Intake of divalent copper and nickel onto natural zeolite from aqueous solutions: a study in mono- and dicomponent systems.

In this study, the noncompetitive and competitive adsorption process of copper (II) and nickel (II) ions on the natural zeolite were examined in simulated wastewater in a batch system with respect to concentration, pH and temperature. Optimum pH values were found as 5,0 for adsorption of copper and nickel ions on the zeolite. The effect of initial concentration and ambient temperature on the yield of adsorption was examined at this pH value. The equilibrium adsorption data of Cu (II) and Ni (II) onto the zeolite were analyzed by the Langmuir's and Freundlich's isotherms, and the experimental metal uptake data fitted well with both isotherm models. In case of the presence of simultaneous multimetal ions in the aqueous phase, the adsorption capacity of the adsorbent is slightly low probably due to the competitive uptake of each metal ion by the adsorbent.

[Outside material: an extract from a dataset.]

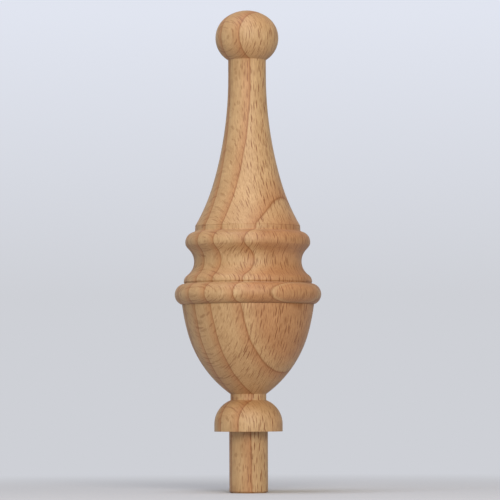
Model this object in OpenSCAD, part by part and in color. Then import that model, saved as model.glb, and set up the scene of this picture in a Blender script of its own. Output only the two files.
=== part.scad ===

For the metal sorption system, the negative Gibbs free energy values show the applicability and spontaneous nature of the metal uptake treatment by the zeolite. The activation energy and enthalpy change of divalent cation adsorption demonstrate that the intake of Cu (II) and Ni (II) onto the zeolite involves not only a chemical adsorption process but also a physical adsorption process.